Wearing his hat as a businessman, Seymour had to be attracted to the small ensembles and devotees – they came cheap and wanted merely to put their music on tape. He could record several LPs worth of releases in one month in England or Vienna – for a fraction of the cost of an orchestral recording.

A perfect professional and personal partnership were Seymour and Alfred. In the vast archives left by Seymour Solomon, there are no letters that reverberate quite like Deller’s to him and Seymour’s responses to Deller. Deller’s jolly talent for letter writing is matched with Seymour’s more professional but incisive responses. There is even one that starts, “Dear Seymour: Don’t be shocked, but I am writing to ask for my release from my exclusive Vanguard contract!” (Which was granted – they had been discussing it for a few years.) And perhaps the most telling sign of a stronger than professional connection was that Deller’s rather regular requests for advances on his royalties were always granted and never second guessed.

One more moment illuminates their friendship and business partnership. My first introduction to the Deller/Solomon relationship occurred as I was reading letters while researching more information about a reissue on Vanguard, and I found a letter from 1962, where Seymour enthuses in capital letters to his brother about a recording he was making with Deller in Vienna:

It is possibly the greatest moment we have ever recorded with him…there is a duet with a baroque trumpet that is quite out of this world…the recording, as Alfred said, should be a real cracker!
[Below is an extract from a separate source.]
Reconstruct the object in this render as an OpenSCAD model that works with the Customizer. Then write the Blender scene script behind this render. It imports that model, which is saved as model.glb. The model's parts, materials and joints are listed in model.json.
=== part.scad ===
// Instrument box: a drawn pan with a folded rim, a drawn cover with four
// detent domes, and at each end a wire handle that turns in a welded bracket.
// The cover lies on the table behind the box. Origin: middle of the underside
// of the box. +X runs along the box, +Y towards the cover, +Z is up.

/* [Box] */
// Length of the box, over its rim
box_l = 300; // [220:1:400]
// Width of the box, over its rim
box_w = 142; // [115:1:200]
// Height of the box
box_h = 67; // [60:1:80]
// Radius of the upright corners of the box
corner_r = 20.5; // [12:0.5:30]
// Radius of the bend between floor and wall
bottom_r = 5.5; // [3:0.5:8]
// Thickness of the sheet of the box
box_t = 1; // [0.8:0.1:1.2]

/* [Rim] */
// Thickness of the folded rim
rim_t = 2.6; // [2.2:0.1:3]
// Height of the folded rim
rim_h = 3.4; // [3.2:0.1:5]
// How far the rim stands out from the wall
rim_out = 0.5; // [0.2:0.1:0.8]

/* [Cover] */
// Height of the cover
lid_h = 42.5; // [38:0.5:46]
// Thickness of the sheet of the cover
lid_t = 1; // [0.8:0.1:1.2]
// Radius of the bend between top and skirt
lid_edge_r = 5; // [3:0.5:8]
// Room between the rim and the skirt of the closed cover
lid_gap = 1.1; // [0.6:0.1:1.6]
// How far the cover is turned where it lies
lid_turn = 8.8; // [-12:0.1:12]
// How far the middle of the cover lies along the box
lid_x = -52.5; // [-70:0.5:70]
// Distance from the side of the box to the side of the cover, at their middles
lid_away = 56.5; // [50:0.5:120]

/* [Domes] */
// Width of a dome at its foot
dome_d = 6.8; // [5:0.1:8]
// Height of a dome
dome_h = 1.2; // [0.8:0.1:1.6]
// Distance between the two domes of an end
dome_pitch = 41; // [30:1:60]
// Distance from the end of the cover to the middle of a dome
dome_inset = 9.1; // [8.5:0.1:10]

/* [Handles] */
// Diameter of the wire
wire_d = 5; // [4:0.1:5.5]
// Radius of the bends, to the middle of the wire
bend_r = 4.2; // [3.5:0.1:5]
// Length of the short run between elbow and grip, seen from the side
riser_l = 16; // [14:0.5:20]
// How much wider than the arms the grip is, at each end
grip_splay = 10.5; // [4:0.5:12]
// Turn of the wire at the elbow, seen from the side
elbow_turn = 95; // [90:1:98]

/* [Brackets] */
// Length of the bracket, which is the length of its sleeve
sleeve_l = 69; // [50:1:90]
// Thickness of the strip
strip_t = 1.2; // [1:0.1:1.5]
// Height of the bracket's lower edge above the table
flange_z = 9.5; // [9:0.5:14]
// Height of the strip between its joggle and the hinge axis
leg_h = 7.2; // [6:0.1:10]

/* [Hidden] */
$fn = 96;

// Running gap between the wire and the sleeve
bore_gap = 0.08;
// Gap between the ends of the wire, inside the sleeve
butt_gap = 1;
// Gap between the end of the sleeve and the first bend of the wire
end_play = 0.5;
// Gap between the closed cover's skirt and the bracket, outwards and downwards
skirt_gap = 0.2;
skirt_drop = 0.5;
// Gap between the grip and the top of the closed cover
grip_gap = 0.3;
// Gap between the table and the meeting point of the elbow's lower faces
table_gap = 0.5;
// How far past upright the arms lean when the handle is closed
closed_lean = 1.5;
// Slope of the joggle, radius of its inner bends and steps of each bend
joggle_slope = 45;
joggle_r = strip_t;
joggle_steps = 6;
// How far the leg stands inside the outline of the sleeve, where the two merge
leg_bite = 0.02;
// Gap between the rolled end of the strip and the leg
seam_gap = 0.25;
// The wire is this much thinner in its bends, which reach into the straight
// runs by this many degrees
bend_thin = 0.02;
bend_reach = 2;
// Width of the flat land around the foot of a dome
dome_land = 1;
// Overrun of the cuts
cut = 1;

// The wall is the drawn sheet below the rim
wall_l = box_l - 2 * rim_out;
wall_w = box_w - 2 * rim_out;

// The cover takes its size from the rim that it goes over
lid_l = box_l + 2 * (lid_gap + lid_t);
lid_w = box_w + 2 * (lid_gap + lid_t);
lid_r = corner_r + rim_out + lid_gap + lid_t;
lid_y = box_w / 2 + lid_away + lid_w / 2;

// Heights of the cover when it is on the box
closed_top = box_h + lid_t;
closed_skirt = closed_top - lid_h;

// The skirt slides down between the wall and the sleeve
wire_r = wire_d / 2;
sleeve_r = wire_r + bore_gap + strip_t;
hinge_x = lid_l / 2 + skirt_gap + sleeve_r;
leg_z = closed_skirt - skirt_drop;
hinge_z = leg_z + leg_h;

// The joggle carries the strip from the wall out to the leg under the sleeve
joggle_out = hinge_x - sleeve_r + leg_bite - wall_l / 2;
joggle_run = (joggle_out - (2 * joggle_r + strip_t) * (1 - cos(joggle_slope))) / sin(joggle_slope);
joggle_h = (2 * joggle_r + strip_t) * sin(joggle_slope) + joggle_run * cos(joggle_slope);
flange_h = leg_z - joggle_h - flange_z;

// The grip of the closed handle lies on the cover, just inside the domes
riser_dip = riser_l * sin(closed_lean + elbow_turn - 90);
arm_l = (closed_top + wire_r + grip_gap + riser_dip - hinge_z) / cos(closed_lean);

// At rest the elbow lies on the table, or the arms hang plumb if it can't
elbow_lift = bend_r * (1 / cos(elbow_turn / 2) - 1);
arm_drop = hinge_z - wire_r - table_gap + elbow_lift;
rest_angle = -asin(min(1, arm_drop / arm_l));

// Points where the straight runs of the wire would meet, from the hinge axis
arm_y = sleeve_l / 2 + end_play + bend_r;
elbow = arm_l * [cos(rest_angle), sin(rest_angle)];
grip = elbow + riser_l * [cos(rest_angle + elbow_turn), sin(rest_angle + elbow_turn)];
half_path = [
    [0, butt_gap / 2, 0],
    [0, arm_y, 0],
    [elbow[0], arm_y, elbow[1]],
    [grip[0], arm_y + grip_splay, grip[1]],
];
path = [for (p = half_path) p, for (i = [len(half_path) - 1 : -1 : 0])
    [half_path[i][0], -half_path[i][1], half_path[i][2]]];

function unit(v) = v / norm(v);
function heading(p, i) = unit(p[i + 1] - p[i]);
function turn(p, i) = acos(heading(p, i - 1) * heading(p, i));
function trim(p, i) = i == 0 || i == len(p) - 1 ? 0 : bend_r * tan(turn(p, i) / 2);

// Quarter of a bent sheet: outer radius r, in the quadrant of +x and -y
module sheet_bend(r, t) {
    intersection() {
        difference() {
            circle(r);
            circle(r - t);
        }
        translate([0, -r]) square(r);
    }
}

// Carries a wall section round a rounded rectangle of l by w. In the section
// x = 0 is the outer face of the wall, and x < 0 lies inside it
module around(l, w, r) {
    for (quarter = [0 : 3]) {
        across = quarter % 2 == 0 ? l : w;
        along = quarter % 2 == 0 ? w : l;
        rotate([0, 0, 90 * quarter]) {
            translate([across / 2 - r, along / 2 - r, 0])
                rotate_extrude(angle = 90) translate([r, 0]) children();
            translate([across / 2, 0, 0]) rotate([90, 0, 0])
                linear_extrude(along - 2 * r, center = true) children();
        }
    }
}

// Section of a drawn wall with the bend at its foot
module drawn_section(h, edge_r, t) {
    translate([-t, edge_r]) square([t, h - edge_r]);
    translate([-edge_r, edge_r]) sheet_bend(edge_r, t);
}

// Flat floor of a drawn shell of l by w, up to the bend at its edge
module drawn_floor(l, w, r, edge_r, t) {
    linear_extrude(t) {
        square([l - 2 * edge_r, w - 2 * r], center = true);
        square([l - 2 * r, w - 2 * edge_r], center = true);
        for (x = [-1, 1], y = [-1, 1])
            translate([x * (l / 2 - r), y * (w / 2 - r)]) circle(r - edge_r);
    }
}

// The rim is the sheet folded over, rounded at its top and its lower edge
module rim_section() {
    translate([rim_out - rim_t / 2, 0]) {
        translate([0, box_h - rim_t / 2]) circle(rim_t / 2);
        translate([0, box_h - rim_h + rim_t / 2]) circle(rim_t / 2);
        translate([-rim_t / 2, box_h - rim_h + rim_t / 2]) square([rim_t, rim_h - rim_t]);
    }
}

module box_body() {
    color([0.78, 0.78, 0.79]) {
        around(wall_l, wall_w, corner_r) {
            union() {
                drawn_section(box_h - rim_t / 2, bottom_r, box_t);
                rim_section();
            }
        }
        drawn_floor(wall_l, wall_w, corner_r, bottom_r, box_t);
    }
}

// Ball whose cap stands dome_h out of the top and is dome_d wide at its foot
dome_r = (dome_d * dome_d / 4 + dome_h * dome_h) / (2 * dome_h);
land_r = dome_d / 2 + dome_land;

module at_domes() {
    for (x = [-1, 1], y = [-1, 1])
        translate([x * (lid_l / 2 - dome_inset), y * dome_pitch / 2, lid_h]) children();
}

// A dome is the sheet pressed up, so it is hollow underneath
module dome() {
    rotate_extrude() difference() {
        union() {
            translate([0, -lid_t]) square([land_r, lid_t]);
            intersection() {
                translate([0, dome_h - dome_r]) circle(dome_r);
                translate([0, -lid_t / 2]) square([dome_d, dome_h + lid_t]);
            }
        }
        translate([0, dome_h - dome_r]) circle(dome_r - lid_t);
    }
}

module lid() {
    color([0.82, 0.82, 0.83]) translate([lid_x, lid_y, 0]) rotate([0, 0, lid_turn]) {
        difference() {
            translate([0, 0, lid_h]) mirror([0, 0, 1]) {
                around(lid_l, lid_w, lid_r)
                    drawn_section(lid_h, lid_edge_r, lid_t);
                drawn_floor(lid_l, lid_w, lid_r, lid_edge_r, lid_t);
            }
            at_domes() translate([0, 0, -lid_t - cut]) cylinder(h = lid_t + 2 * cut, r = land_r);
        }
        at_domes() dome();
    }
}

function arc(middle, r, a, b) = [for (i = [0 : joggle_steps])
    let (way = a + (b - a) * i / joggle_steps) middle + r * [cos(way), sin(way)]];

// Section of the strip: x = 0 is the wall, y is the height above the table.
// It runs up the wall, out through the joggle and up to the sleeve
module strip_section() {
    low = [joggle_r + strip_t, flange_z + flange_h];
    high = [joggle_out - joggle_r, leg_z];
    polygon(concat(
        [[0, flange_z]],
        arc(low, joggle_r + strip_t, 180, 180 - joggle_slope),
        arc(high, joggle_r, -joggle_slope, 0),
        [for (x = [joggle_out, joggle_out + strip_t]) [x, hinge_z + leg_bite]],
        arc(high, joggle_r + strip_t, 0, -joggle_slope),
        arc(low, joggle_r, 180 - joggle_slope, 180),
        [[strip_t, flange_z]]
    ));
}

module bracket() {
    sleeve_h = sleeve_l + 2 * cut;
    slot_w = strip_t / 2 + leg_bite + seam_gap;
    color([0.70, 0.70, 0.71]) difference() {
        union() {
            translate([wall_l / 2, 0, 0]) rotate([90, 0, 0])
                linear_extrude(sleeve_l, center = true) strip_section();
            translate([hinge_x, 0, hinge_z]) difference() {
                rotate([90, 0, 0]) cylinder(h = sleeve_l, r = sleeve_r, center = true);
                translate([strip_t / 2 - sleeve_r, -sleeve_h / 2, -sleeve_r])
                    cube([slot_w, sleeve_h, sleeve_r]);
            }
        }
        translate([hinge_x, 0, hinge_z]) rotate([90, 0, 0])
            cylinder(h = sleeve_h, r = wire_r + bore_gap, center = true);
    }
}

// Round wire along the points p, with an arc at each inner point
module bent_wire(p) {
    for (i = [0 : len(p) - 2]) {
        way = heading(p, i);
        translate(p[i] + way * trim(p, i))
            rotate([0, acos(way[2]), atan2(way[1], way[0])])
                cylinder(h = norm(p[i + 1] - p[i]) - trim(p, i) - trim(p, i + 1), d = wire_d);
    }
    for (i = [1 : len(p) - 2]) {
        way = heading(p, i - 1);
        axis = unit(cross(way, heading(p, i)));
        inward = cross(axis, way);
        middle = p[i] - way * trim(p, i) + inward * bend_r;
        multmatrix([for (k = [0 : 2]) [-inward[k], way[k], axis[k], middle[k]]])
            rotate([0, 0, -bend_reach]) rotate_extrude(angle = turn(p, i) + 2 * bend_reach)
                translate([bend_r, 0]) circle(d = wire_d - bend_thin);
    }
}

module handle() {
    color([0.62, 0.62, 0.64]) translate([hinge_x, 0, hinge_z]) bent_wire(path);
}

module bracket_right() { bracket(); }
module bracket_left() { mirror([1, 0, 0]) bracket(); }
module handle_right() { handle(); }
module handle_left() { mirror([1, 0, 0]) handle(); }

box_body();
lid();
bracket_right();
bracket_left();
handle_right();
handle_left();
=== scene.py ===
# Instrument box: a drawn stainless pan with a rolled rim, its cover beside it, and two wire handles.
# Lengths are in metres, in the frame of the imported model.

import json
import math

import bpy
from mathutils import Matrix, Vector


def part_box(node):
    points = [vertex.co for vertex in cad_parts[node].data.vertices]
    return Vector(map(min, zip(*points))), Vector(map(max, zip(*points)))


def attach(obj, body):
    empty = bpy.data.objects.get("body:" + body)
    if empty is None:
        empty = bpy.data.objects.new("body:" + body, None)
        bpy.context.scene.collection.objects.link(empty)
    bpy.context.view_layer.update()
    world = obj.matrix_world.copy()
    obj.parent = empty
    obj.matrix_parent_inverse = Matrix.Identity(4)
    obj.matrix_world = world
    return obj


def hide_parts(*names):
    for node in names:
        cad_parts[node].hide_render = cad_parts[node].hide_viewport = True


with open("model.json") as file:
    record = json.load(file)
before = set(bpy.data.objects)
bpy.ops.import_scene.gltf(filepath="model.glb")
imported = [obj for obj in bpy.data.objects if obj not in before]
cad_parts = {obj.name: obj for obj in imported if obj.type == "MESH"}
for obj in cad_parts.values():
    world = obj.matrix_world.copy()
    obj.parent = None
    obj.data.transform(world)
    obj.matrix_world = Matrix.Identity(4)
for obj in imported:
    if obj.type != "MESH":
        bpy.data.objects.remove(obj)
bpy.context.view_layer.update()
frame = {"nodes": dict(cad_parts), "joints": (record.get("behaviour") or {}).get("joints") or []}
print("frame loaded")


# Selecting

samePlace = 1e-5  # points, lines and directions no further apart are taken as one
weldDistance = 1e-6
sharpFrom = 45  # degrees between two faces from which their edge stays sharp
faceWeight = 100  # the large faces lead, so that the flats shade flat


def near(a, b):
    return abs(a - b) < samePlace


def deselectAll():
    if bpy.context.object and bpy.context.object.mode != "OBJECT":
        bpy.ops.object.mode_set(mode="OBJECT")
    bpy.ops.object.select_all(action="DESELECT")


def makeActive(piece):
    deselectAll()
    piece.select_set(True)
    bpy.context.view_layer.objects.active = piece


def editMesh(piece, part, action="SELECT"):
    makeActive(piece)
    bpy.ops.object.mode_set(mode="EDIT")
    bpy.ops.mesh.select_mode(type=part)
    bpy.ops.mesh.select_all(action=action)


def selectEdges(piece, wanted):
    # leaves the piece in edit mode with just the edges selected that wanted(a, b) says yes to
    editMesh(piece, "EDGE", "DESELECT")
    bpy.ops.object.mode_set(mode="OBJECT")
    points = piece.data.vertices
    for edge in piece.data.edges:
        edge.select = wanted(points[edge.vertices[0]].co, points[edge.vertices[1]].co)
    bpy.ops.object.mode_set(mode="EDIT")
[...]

This excitement was all for the first movements of Handel’s Ode on the Birthday of Queen Anne, entitled “Eternal Light”. It may just be the most transcendent recorded moment in the Deller Vanguard catalog and possibly the most imitated – in the small yet real counter-tenor industry, I now count four recordings of “Eternal Light”, available on recordings by the current crop of counter-tenors currently working.

And the last point goes not just to the man himself, but to the ensemble that he surrounded himself with. The Deller Consort, which appears with several different rosters throughout this recording, starts at the level of Deller’s talent, and works as both a supporting stage for Deller’s voice and a musical “atmosphere” that places the music in a brilliant context. The recordings selected here both showcase Deller’s voice but also the remarkable talents of the ensemble he created. The madrigals show off the group of singers as being technically unsurpassed and fully committed to the ensemble concept. Their contribution in the European vocal section of this compilation again finds them as a superlative group of accompanists, an ensemble that would today be regarded as the finest group of voices, a veritable “supergroup”. Yet they were all really explorers and pathfinders, all together on the good ship Deller Consort, led by a perfectionist but happy taskmaster.

It is a great honor and pleasure to share with music lovers the work of these two great men. One was an unparalleled vocalist who helped to create the “historical performance” world that is so important in today’s musical scene; the other a man who paved the way toward capturing important performances for posterity. Our profound thanks to both of them for endeavoring to toil in the mines and bring forth gold nuggets that we can savour for years to come.